Die aktuelle Statistik des Bundesverbands Investment und Asset 
Management (BVI) wies für das erste Halbjahr bei Geldmarktfonds 
bereits einen Mittelabfluss von 11,1 Mrd. Euro aus; Aktienfonds 
sammelten im Gegenzug netto 4,9 Mrd. Euro ein. Die Entwicklung ist 
das Ergebnis des starken Rückgangs der kurzfristigen Zinsen. Das 
Ergebnis einer Umfrage der Nachrichtenagentur Reuters unter weltweit 
49 großen Investmentgesellschaften stützt die These, dass Investoren 
wieder mehr Interesse an Aktien zeigen. Der durchschnittliche Anteil 
dieser Assetklasse in den Portfolien lag demnach zuletzt schon bei 
57% und damit nur noch knapp unter dem Niveau zu Zeiten der 
Lehman-Brothers-Pleite im zurückliegenden Herbst.

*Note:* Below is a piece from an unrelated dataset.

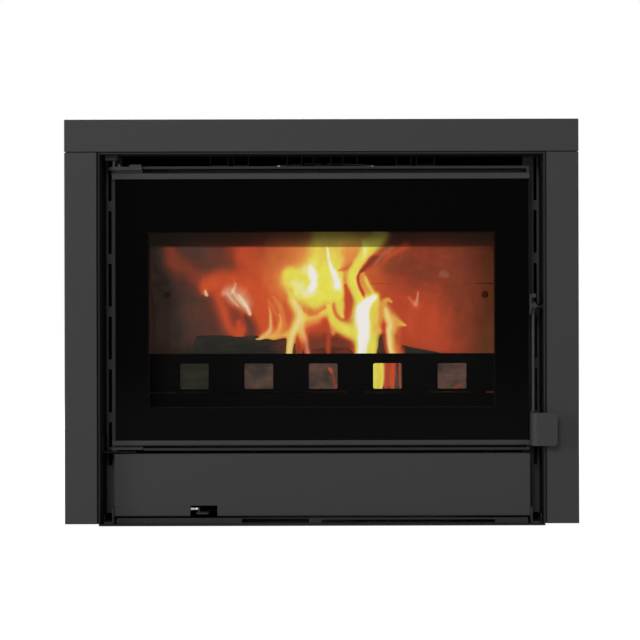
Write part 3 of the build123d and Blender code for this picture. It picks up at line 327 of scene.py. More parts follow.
# black enamel round the clear zone, with places and widths on the glass
printedBorder = {
    "left": -0.2722,
    "right": 0.2712,
    "low": 0.1836,
    "high": 0.4572,
    "sideFade": 0.0040,
    "sideFadeOutside": 0.4,     # share of the side fade past the border's line
    "edgeFade": 0.0022,
    "bandLow": 0.4345,          # darker band under the top of the clear zone
    "bandFade": 0.0012,
    "bandTint": 0.37,
    "bandTop": 0.66,
    "wisps": (18, 3, (1, 1, 2.5)),
    "wispTint": 0.08,
    "clearTint": 0.03,
    "filmColour": shade(36, 29, 24),
    "enamelColour": shade(8),
    "roughness": 0.12,
    "gloss": 0.03,
}


def ceramicGlass():
    look = printedBorder
    material, tree, output = newMaterial("ceramicGlass")
    place = coordinates(tree)
    x = axis(tree, place, "X")
    z = axis(tree, place, "Z")
    inside = look["sideFade"]
    outside = look["sideFade"] * look["sideFadeOutside"]
    fade = look["edgeFade"]
    sides = maths(tree, "MAXIMUM", step(tree, x, look["left"] + inside, look["left"] - outside),
                  step(tree, x, look["right"] - inside, look["right"] + outside))
    ends = maths(tree, "MAXIMUM", step(tree, z, look["low"] + fade, look["low"] - fade),
                 step(tree, z, look["high"] - fade, look["high"] + fade))
    border = maths(tree, "MAXIMUM", sides, ends)
    wisps = cloud(tree, place, *look["wisps"])
    band = step(tree, z, look["bandLow"] - look["bandFade"], look["bandLow"] + look["bandFade"])
    # darker towards the top of the clear zone, over the band
    soot = step(tree, z, look["bandLow"], look["high"], look["bandTint"], look["bandTop"])
    tint = maths(tree, "MULTIPLY_ADD", band, soot, look["clearTint"])
    tint = maths(tree, "MULTIPLY_ADD", maths(tree, "MULTIPLY", band, wisps), look["wispTint"], tint)
    alpha = maths(tree, "MAXIMUM", border, tint)
    film = blendColours(tree, border, look["filmColour"], look["enamelColour"])
    surface(tree, output, film, look["roughness"], Alpha=alpha, Specular_IOR_Level=look["gloss"])
    return material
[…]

Dennoch sind vor allem langfristig agierende Investorengruppen bei
Aktien immer noch stark unterinvestiert. So beträgt das in den USA in
Geldmarktfonds geparkte Vermögen immer noch mehr als 3500 Mrd. 
Dollar. Ein Teil dieser Gelder wird gezwungenermaßen an die 
Aktienmärkte fließen, wenn die Indizes weiterhin Stärke zeigen und 
dadurch hoher Performance- Druck etwa bei Vermögensverwaltern 
besteht. Darin steckt Potenzial für die Kurse.
Dass dieses positive Szenario mit vielen Fragezeichen behaftet 
ist, zeigt sich allein in der Reaktion der Märkte auf die 
Veröffentlichung der US-Wachstumsdaten am Freitag. Obwohl das 
Bruttoinlandsprodukt im zweiten Quartal um 1% sank und damit weniger 
stark als prognostiziert, rutschten die Indizes zunächst ab - eine 
deutliche Mahnung, dass die entstandenen Hoffnungen 
Enttäuschungspotenzial bergen. So ist es keineswegs ausgemacht, dass 
der Lagerzyklus nun - wie erwartet - die Auftragsentwicklung der 
Unternehmen und somit die Konjunktur belebt. Außerdem drohen 
Hiobsbotschaften vom Arbeitsmarkt, was den privaten Konsum hemmen 
wird. Kurzum: Für Euphorie gibt es keinen Grund. Anleger sollten 
wieder stärker auf die Risiken achten.